CFA Celebrates Native American Heritage Month
This month, many CFA members will celebrate Thanksgiving, or, as some in CFA leadership call it, ‘thankstaking.’
For others, the holiday will look like any normal week in November: without a celebration of Thanksgiving. November is also Native American Heritage Month, a time to learn “about tribes, to raise a general awareness about the unique challenges Native people have faced both historically and in the present, and the ways in which tribal citizens have worked to conquer these challenges,” according to the National Congress of American Indians.

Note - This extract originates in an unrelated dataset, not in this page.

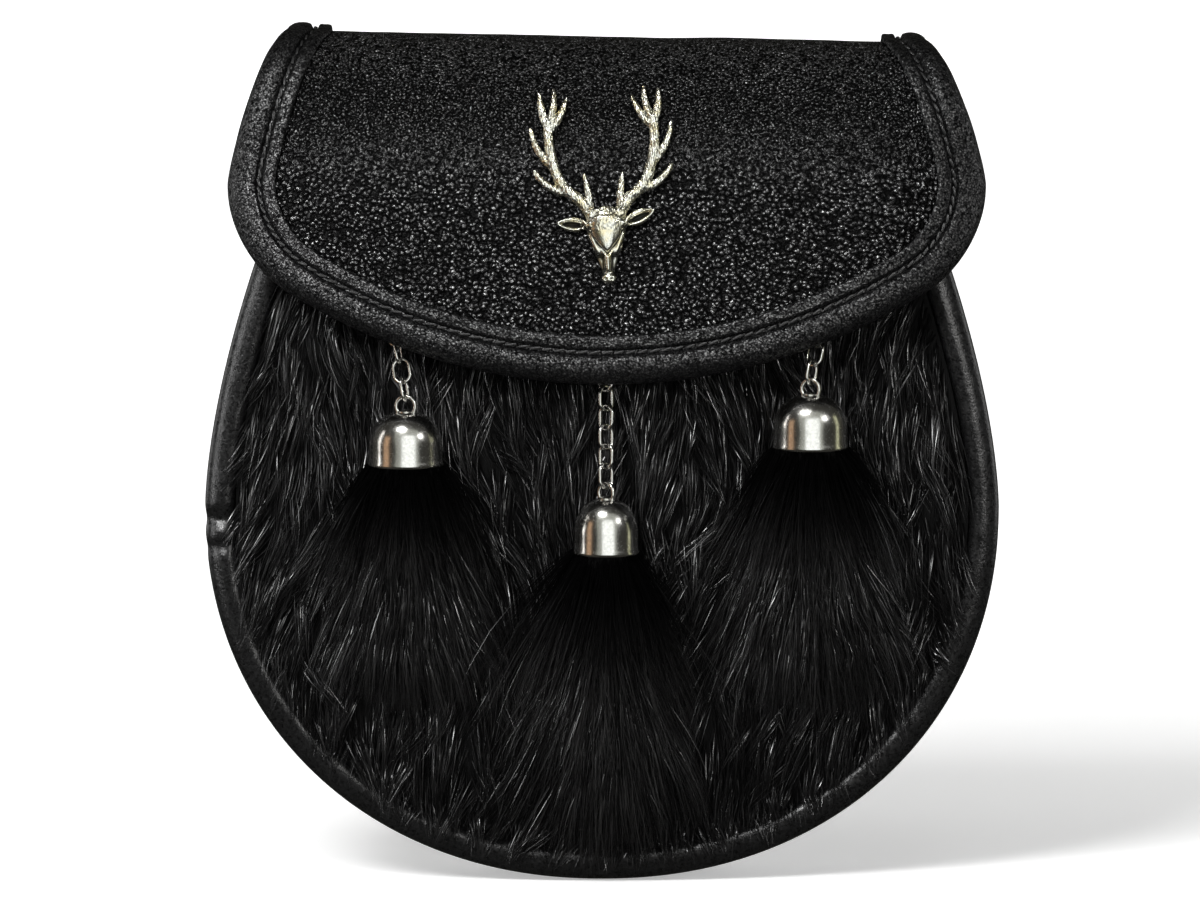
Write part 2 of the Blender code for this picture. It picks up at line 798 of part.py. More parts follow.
def build_flap_binding():
    """Smooth strip folded round the flap's edge, with a groove that holds the stitches."""
    thick = BINDING_THICKNESS
    under = -FLAP_THICKNESS - BINDING_GAP
    section = [(BINDING_WIDTH * inset, BINDING_GAP + thick * height) for inset, height in BINDING_FACE]
    section += [
        (-BINDING_GAP - thick, 0.0),
        (-BINDING_GAP - thick, under),
        (BINDING_FOLD, under - thick),
        (BINDING_FOLD, under),
        (-BINDING_GAP, under),
        (-BINDING_GAP, BINDING_GAP),
    ]
    rings = []
    for turn in turns(FLAP_STATIONS):
        ring = []
        for inset, height in section:
            point = flap_inset(turn, inset)
            ring.append(flap_place(point.x, point.y, height))
        rings.append(ring)
    bm = bmesh.new()
    skin(bm, rings)
    add_object("flap_binding", bm, "black_leather", 50)


def badge_point(side, rise, proud):
    """Point of the badge from its shares of the badge's height, laid on the flat flap."""
    across = side * BADGE_HEIGHT
    up = rise * BADGE_HEIGHT
    turned = Vector((across * math.cos(BADGE_TURN) - up * math.sin(BADGE_TURN),
                     across * math.sin(BADGE_TURN) + up * math.cos(BADGE_TURN)))
    run = run_at_height(BADGE_LOW) - turned.y
    return Vector((turned.x + BADGE_SIDE, run, GAP + proud))


def tine(points, relief, tip_share, mirror):
    """Tapered horn with a ridge along its front and its back, through the given points."""
    rings = []
    for index, (side, rise, half) in enumerate(points):
        before = Vector(points[max(0, index - 1)][:2])
        after = Vector(points[min(len(points) - 1, index + 1)][:2])
        along = (after - before).normalized()
        out = Vector((along.y, -along.x))
        narrow = 1.0 if index < len(points) - 1 else tip_share
        tall = relief * (0.55 + 0.45 * half / points[0][2])
        tall *= 1.0 if index < len(points) - 1 else 0.7
        ring = []
        for offset, height in TINE_RING:
            place = Vector((side, rise)) + out * half * narrow * offset
            ring.append(badge_point(place.x * mirror, place.y, height * tall))
        rings.append(ring)
    bm = bmesh.new()
    skin(bm, rings)
    return bm


def stag_head():
    """Head from the nose to the forehead, rounded in front and flat behind."""
    rings = []
    for rise, half, relief in HEAD_SECTIONS:
        ring = []
        for offset, height in HEAD_RING:
            ring.append(badge_point(half * offset, rise, HEAD_RELIEF * relief * height))
        rings.append(ring)
    bm = bmesh.new()
    skin(bm, rings)
    return bm


def stag_ear(mirror):
    """Leaf-shaped ear with a hollow face."""
    bm = bmesh.new()
    floor = EAR_RELIEF / 4
    low = [bm.verts.new(badge_point(side * mirror, rise, floor)) for side, rise in EAR_OUTLINE]
    bm.faces.new(reversed(low))
    top = [bm.verts.new(vert.co + Vector((0, 0, EAR_RELIEF - floor))) for vert in low]
    for corner, vert in enumerate(low):
        following = (corner + 1) % len(low)
        bm.faces.new((vert, low[following], top[following], top[corner]))
    lid = bm.faces.new(top)
    bm.normal_update()
    bmesh.ops.inset_region(bm, faces=[lid], thickness=BADGE_HEIGHT * 0.012, depth=0)
    bmesh.ops.translate(bm, verts=lid.verts, vec=(0, 0, -EAR_RELIEF * 0.4))
    return bm


def build_stag_badge():
    """Cast stag's head with antlers, one body that follows the flap's curve."""
    bodies = [stag_head()]
    for mirror in (-1, 1):
        bodies.append(stag_ear(mirror))
        bodies.append(tine(ANTLER_BEAM, ANTLER_RELIEF * 1.15, 0.7, mirror))
        for *places, half in ANTLER_TINES:
            root = (*places[0:2], half)
            bend_point = (*places[2:4], half * 0.85)
            tip = (*places[4:6], half * 0.6)
            bodies.append(tine((root, bend_point, tip), ANTLER_RELIEF, 0.45, mirror))
    bm = fused(bodies)
    bend(bm, flap_place)
    add_object("stag_badge", bm, "antique_silver", 35)


def rest_depth(side, height):
    """Depth of the face that the bells and tassels rest on."""
    return front_place(side, height, PILE_FACE + REST_CLEARANCE).y


def bell_axis(row):
    """Middle of a bell's mouth: it rests on the fur."""
    name, side, top, diameter, tall, *rest = row
    return Vector((side, rest_depth(side, top - tall / 2) - diameter / 2 - BELL_LIP, top - tall))


def bell_profile(radius, tall):
    """Radius and height of the bell's wall, from the crown down outside and up inside."""
    inner = radius - BELL_WALL
    return (
        (radius * 0.42, tall * 0.98),
        (radius * 0.76, tall * 0.85),
        (radius * 0.95, tall * 0.62),
        (radius, tall * 0.33),
        (radius, tall * 0.06),
        (radius + BELL_LIP, 0.0),
        (inner, 0.0),
        (inner, tall * 0.36),
        (radius * 0.66, tall * 0.82 - BELL_WALL),
    )


def turned(centre, profile, sides):
    """Closed body turned from a profile of radius and height that starts and ends on the axis."""
    bm = bmesh.new()
    rings = []
    for radius, height in profile:
        angles = [2 * math.pi * side / sides for side in range(sides)]
        rings.append([centre + Vector((radius * math.cos(a), radius * math.sin(a), height)) for a in angles])
    skin(bm, rings)
    return bm


def build_bell(row):
    """Hollow bell cap with its eye fused to the crown."""
    name, side, top, diameter, tall, *rest = row
    centre = bell_axis(row)
    cap = turned(centre, bell_profile(diameter / 2, tall), BELL_SIDES)
    link_angle = math.radians(row[-1] + 90)
    flat = Vector((math.cos(link_angle), math.sin(link_angle), 0))
    middle = centre + Vector((0, 0, tall + EYE_RISE))
    radius = (EYE_DIAMETER - EYE_WIRE) / 2
    angles = [2 * math.pi * index / EYE_STATIONS for index in range(EYE_STATIONS)]
    up = Vector((0, 0, 1))
    path = [middle + radius * (flat * math.cos(a) + up * math.sin(a)) for a in angles]
    eye = bmesh.new()
    skin(eye, tube_rings(path, flat.cross(up), EYE_WIRE / 2, WIRE_SIDES), closed=True)
    add_object("bell_" + name, fused([cap, eye]), "chrome")


def chain_line(row):
    """Lowest and highest wire middles of a tassel's chain, and its direction."""
    name, side, top, diameter, tall, hair, spread_width, count, lean, angle = row
    start = bell_axis(row) + Vector((0, 0, tall + EYE_RISE + (EYE_DIAMETER - EYE_WIRE) / 2))
    pitch = LINK_LENGTH - 2 * LINK_WIRE - GAP
    length = count * pitch + LINK_WIRE + GAP + (STAPLE_WIRE - EYE_WIRE) / 2
    proud = FUR_FACE + GAP + STAPLE_PLATE + LINK_WIDTH / 2 + LINK_WIRE * 2
    forward = (front_place(side, start.z + length, proud).y - start.y) / length
    direction = Vector((lean, forward, 1)).normalized()
    return start, direction


def link_rings(centre, direction, angle):
    """Rings of one oval link about its centre, turned about the chain's line."""
    face = Vector((math.cos(angle), math.sin(angle), 0))
    wide = (face - direction * face.dot(direction)).normalized()
    across = wide.cross(direction)
    end = (LINK_WIDTH - LINK_WIRE) / 2
    straight = (LINK_LENGTH - LINK_WIRE) / 2 - end
    path = []
    for sign in (1, -1):
        for step in range(BEND_STEPS + 1):
            turn = math.pi * step / BEND_STEPS
            path.append(centre + wide * end * math.cos(turn) * sign
                        + direction * sign * (straight + end * math.sin(turn)))
    return tube_rings(path, across, LINK_WIRE / 2, WIRE_SIDES)


def build_chain(row):
    """Oval links from the bell's eye up to the staple, and the staple that holds them."""
    name = row[0]
    count = row[7]
    start, direction = chain_line(row)
    reach = LINK_LENGTH - LINK_WIRE
    pitch = reach - LINK_WIRE - GAP
    centre = start + direction * (reach / 2 - (EYE_WIRE + LINK_WIRE) / 2 - GAP)
    for index in range(count):
        angle = math.radians(row[-1] + 90 * (index % 2))
        bm = bmesh.new()
        skin(bm, link_rings(centre, direction, angle), closed=True)
        add_object(f"link_{name}_{index + 1}", bm, "chrome")
        centre = centre + direction * pitch
    top = centre - direction * pitch
    bar = top + direction * (reach / 2 - (LINK_WIRE + STAPLE_WIRE) / 2 - GAP)
    build_staple(name, bar)


def build_staple(name, bar):
    """Wire staple on a small plate that lies on the fur's backing."""
    face = front_place(bar.x, bar.z, FUR_FACE + GAP).y
    half = (STAPLE_WIDTH - STAPLE_WIRE) / 2
    reach = face - bar.y
    corner = STAPLE_WIRE
    plate_middle = Vector((bar.x, face - STAPLE_PLATE / 2, bar.z))
    leg = [(half, STAPLE_WIRE), (half, 0), (half, corner - reach), (half - corner, -reach)]
    path = [Vector((-side, depth, 0)) for side, depth in leg]
    path += [Vector((side, depth, 0)) for side, depth in reversed(leg)]
    path = [plate_middle + point for point in path]
    for point in path:
        point.y = max(point.y, bar.y)
    rings = tube_rings(path, Vector((0, 0, 1)), STAPLE_WIRE / 2, WIRE_SIDES + 1)[1:-1]
    wire = bmesh.new()
    skin(wire, rings)
    plate = bmesh.new()
    bmesh.ops.create_cube(plate, size=1)
    size = (STAPLE_WIDTH + STAPLE_WIRE * 2, STAPLE_PLATE, STAPLE_WIRE * 3)
    bmesh.ops.scale(plate, vec=size, verts=plate.verts)
    bmesh.ops.translate(plate, vec=plate_middle, verts=plate.verts)
    add_object("chain_staple_" + name, fused([plate, wire]), "chrome")


def build_tassel(row):
    """Tassel: a plug inside the bell with locks of hair that flare down over the fur."""
    name, side, top, diameter, tall, hair, spread_width, *rest = row
    centre = bell_axis(row)
    plug_radius = diameter / 2 - BELL_WALL - GAP
    low = -tall * 0.10
    profile = (
        (plug_radius * 0.93, low + PLUG_LENGTH * 0.8),
        (plug_radius, low + PLUG_LENGTH * 0.5),
        (plug_radius, low),
        (plug_radius * 0.6, low * 2.5),
    )
    bodies = [turned(centre, profile, PLUG_SIDES)]
    mouth = FRONT_OUTER - dome(side, centre.z) - centre.y
    for sideways, long, deep in TASSEL_LOCKS:
        bm = bmesh.new()
        out = spread_width / 2 * sideways
        leaf(bm, tassel_stations(centre, mouth, diameter, hair * long, out, deep))
        bend(bm, front_place)
        bodies.append(bm)
    add_object("tassel_" + name, fused(bodies), "black_fur")


def tassel_stations(centre, mouth, diameter, length, sideways, deep):
    """Stations of one tassel lock, from inside the plug, out of the mouth and down the fur."""
    lock = diameter * HAIR_LOCK_SHARE
    rest = PILE_FACE + REST_CLEARANCE
    stations = []
    for along, out, wide, thick, settle in HAIR_LOCK:
        half_thick = lock * 0.55 * thick
        free = mouth + (deep - 0.5) * diameter * 0.32
        down = rest + half_thick + deep * diameter * 0.42
        proud = max(free + (down - free) * settle, rest + half_thick)
        middle = Vector((centre.x + sideways * out, centre.z - length * along, proud))
        stations.append((middle, lock * wide, half_thick))
    return stations


def build_closure_stud():
    """Hidden stud between the fur's backing and the flap."""
    base = front_place(0, STUD_HEIGHT, FUR_FACE + GAP)
    run = run_at_height(STUD_HEIGHT)
    flap_inner = flap_place(-FLAP_SHIFT, run, -FLAP_THICKNESS - GAP * 2)
    length = base.y - flap_inner.y
    radius = STUD_DIAMETER / 2
    slack = radius * abs(section_at(run)[1].y)
    neck = radius * 0.45
    cap = radius * 0.8
    profile = (
        (radius, 0),
        (radius, length * 0.25),
        (neck, length * 0.32),
        (neck, length * 0.62),
        (cap, length * 0.70),
        (cap, length - slack),
    )
    bm = turned(Vector((0, 0, 0)), profile, STUD_SIDES)
    bend(bm, lambda across, up, out: Vector((across, base.y - out, base.z + up)))
    add_object("closure_stud", bm, "chrome")


def build_strap_loop():
    """Leather loop on the back: a strip with two flat feet and a raised middle."""
    half = LOOP_HEIGHT / 2
    foot = half - LOOP_FOOT
    near = BACK_OUTER + GAP
    far = STRAP_CHANNEL_DEPTH / 2
    ramp = STRAP_CHANNEL_DEPTH * 0.6
    easing = LOOP_THICKNESS * 0.3
    upper = [(half, near), (foot, near), (foot - ramp, far)]
    upper_outer = [
        (foot - ramp + easing, far + LOOP_THICKNESS),
        (foot + easing, near + LOOP_THICKNESS),
        (half, near + LOOP_THICKNESS),
    ]
    lower = [(-height, depth) for height, depth in reversed(upper)]
    lower_outer = [(-height, depth) for height, depth in reversed(upper_outer)]
    section = upper + lower + lower_outer + upper_outer
    rings = []
    for across in (-LOOP_WIDTH / 2, LOOP_WIDTH / 2):
        rings.append([Vector((across, depth, height)) for height, depth in section])
    bm = bmesh.new()
    skin(bm, rings)
    add_object("strap_loop", bm, "black_leather")


def main():
    """Builds the whole pouch."""
    clear_scene()
    build_back_panel()
    build_gusset()
    build_front_panel()
    build_front_rim()
    build_fur_panel()
    build_flap()
    build_flap_binding()
    build_stag_badge()
    build_closure_stud()
    build_strap_loop()
    for row in TASSELS:
        build_bell(row)
        build_chain(row)
        build_tassel(row)


main()
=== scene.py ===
"""Scene of a sporran pouch: black leather body, fur front, bound flap, cast stag's head,
bells and fur tassels on chains. Laid out as an add-on and run as a script."""
import json
import math
from collections import namedtuple

import bmesh
import bpy
import numpy as np
from bpy.props import FloatProperty, FloatVectorProperty, IntProperty, PointerProperty
from mathutils import Matrix, Vector, noise

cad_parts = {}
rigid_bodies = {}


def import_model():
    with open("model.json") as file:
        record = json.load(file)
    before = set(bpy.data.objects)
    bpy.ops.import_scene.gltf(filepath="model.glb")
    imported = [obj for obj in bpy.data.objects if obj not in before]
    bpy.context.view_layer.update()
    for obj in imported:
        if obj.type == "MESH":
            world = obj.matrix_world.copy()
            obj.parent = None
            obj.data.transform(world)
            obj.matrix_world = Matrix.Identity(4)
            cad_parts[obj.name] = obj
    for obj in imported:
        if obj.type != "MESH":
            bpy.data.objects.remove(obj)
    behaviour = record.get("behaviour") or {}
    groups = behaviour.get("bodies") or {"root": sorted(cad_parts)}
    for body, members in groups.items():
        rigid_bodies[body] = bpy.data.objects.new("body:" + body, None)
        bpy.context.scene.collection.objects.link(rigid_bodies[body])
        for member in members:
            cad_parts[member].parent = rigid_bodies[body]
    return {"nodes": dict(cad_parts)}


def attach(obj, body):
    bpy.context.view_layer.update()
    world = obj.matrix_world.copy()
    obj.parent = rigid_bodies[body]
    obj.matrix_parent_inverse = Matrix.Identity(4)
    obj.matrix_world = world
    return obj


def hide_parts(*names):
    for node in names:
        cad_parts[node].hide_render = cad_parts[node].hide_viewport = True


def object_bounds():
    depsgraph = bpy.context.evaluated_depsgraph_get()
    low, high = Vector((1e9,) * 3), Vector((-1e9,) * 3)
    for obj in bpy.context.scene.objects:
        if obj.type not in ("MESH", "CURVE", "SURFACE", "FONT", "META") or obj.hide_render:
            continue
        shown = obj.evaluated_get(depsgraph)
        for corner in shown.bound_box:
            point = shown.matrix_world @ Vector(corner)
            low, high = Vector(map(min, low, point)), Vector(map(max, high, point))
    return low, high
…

To celebrate Native American Heritage Month, CFA members and their families can read poetry by Native Americans, including U.S Poet Laureate Joy Harjo, a member of the Muscogee Nation and the first Native American U.S. Poet Laureate.
PBS has an archive of documentaries and recipes to honor Native American and Indigenous People’s traditions, art, food, and music.
The Center for Indigenous Peoples Studies at CSU San Bernardino provides research and resources to explore topics like California Indians, news, and contemporary American Indian advocacy, like the voluntary land tax, a voluntary annual contribution that non-Indigenous people make to Native and Indigenous people for living on their lands.
CFA members can also uphold the teaching of the full and accurate history of the United States by supporting legislation, educators and curriculum that teach about racial injustices that continue to plague our society, and educate the next generations while recognizing and celebrating our strength in diversity, similar to the National Congress of American Indians’ resolution.
As for Thanksgiving dinners, families can offer a land acknowledgment during their Thanksgiving dinners – to reflect and acknowledge where we are as a society now and the ancestral lands we live on.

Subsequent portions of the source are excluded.